== Aim ==
Where a line in the listing contains the string "from", copy that line out.

--- Given material ---

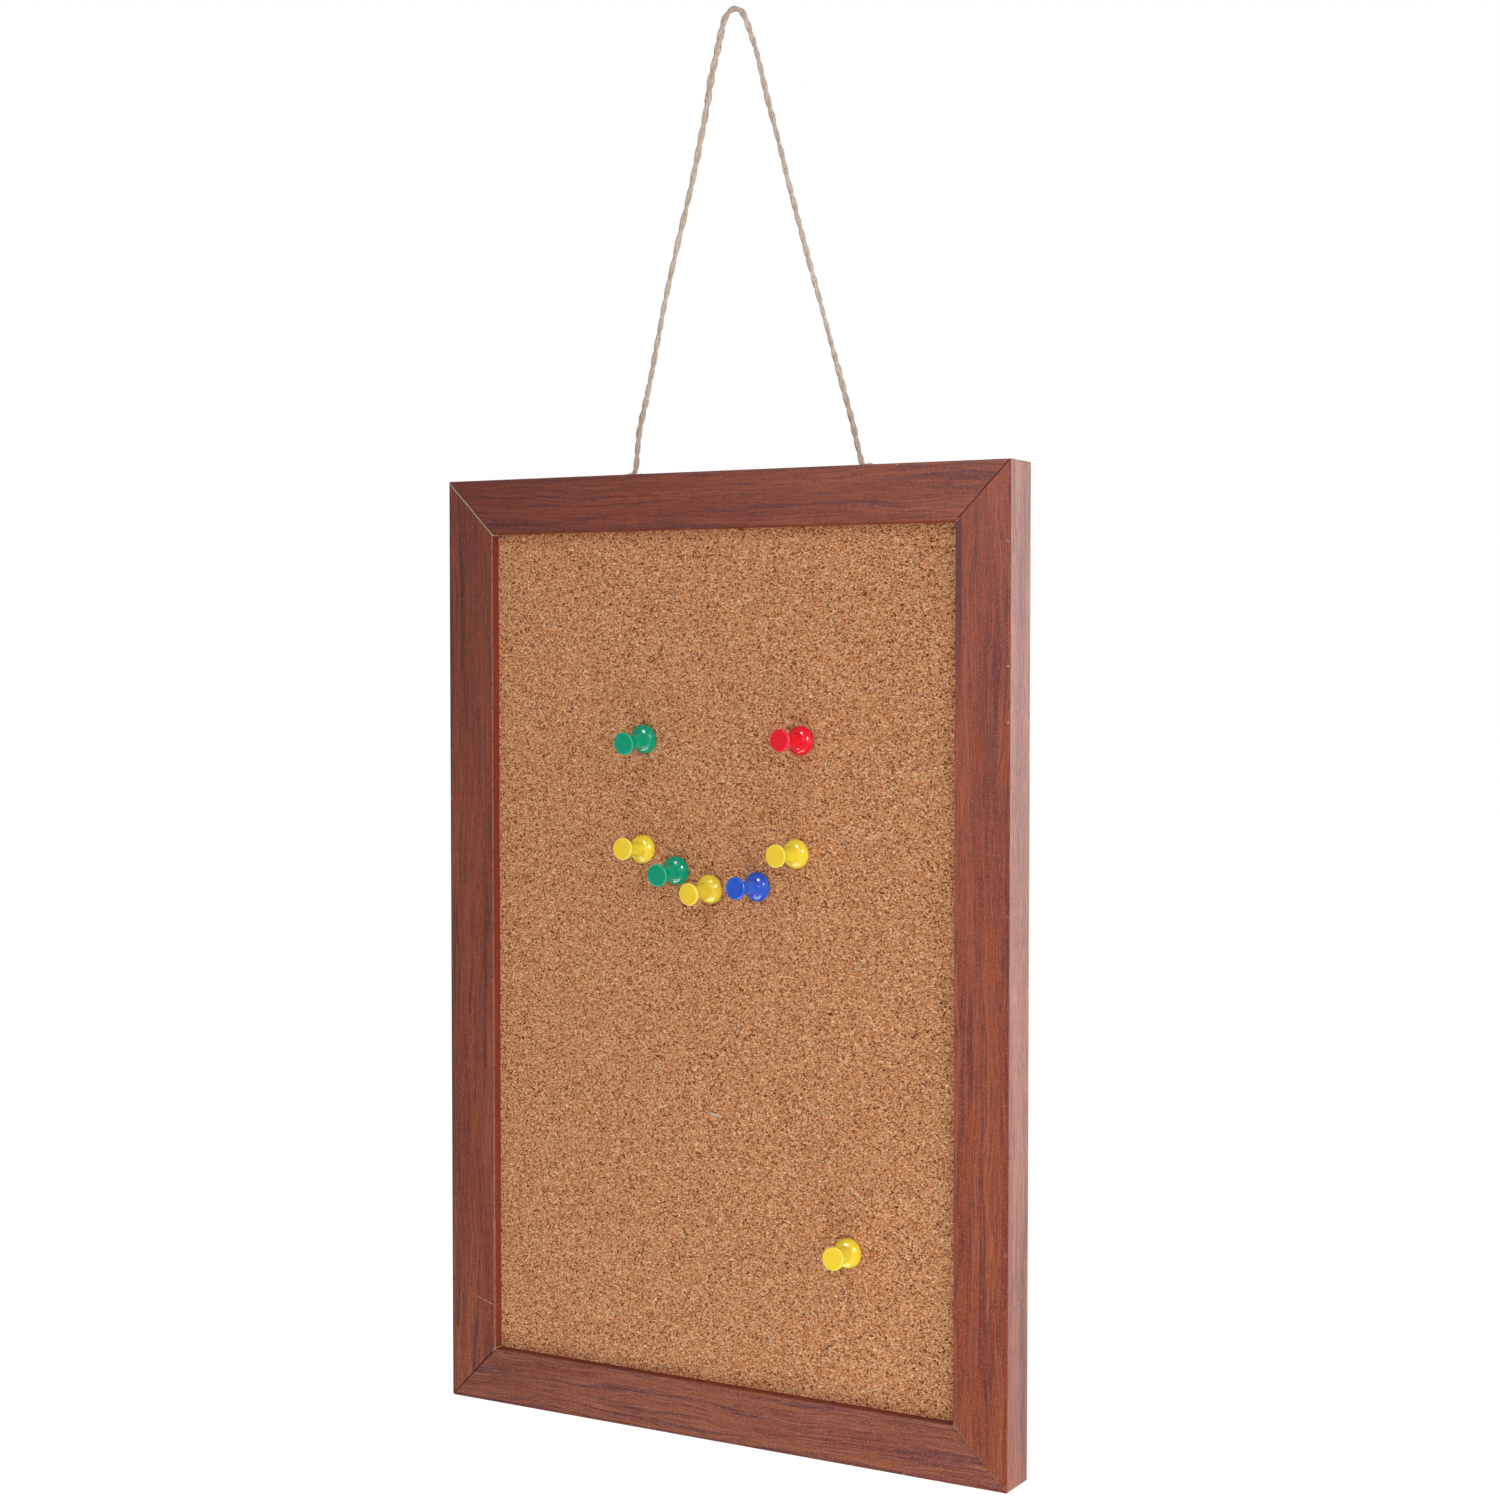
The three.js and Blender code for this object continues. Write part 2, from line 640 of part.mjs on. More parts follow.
// One side of the frame, with the darts along it and the V-nail at its right-hand end seen from the front
function frameSide(side, index) {
  const isShort = side.length === BOARD_WIDTH;
  const shares = isShort ? SHORT_RAIL_POINT_SHARES : LONG_RAIL_POINT_SHARES;
  const group = new THREE.Group();
  group.position.set(side.outwards[0], 0, side.outwards[1]);
  group.rotation.y = side.turn;
  const cutters = [vnailSlot(side.length, -1), vnailSlot(side.length, 1)];
  for (const share of shares) {
    cutters.push(framersPointSlot(share * side.length));
    pointCount += 1;
    const dart = piece(`framers_point_${pointCount}`, framersPoint(), MATERIALS.steel);
    dart.position.x = share * side.length;
    group.add(dart);
  }
  if (side.name === "top") {
    cutters.push(screwEyeHole(-EYE_SPAN / 2), screwEyeHole(EYE_SPAN / 2));
  }
  const rail = cut(mitredRail(side.length), cutters);
  group.add(piece(`frame_${side.name}_rail`, rail, MATERIALS.foil));
  group.add(piece(`vnail_${index + 1}`, vnail(side.length), MATERIALS.steel));
  return group;
}

let pointCount = 0;
const FRAME_SIDES = [
  { name: "top", length: BOARD_WIDTH, outwards: [0, BOARD_HEIGHT / 2], turn: 0 },
  { name: "right", length: BOARD_HEIGHT, outwards: [BOARD_WIDTH / 2, 0], turn: Math.PI / 2 },
  { name: "bottom", length: BOARD_WIDTH, outwards: [0, -BOARD_HEIGHT / 2], turn: Math.PI },
  { name: "left", length: BOARD_HEIGHT, outwards: [-BOARD_WIDTH / 2, 0], turn: -Math.PI / 2 },
];

// The board, measured from the centre of its front face
function board() {
  const group = new THREE.Group();
  group.position.set(0, -NAIL_TO_FRONT, -NAIL_TO_TOP - BOARD_HEIGHT / 2);
  FRAME_SIDES.forEach((side, index) => group.add(frameSide(side, index)));
  const holes = PINS.map(needleHole);
  const cork = slab(PANEL_WIDTH, PANEL_HEIGHT, LIP_DEPTH, CORE_FRONT);
  const core = slab(PANEL_WIDTH, PANEL_HEIGHT, CORE_FRONT, BACK_PANEL_FRONT);
  const back = slab(PANEL_WIDTH, PANEL_HEIGHT, BACK_PANEL_FRONT, STACK_BACK);
  group.add(piece("cork_sheet", cut(cork, holes), MATERIALS.cork));
  group.add(piece("softboard_core", cut(core, holes), MATERIALS.softboard));
  group.add(piece("back_panel", back, MATERIALS.hardboard));
  for (const side of SIDES) {
    const eye = piece(`${side.name}_screw_eye`, screwEye(), MATERIALS.steel);
    eye.position.copy(eyeCentre(side.hand)).sub(group.position);
    group.add(eye);
  }
  PINS.forEach((pin, index) => group.add(pushPin(pin, index)));
  return group;
}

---

== Finished exercise ==
The three.js and Blender code for this object continues. Write part 2, from line 640 of part.mjs on. More parts follow.
// One side of the frame, with the darts along it and the V-nail at its right-hand end seen from the front
// The board, measured from the centre of its front face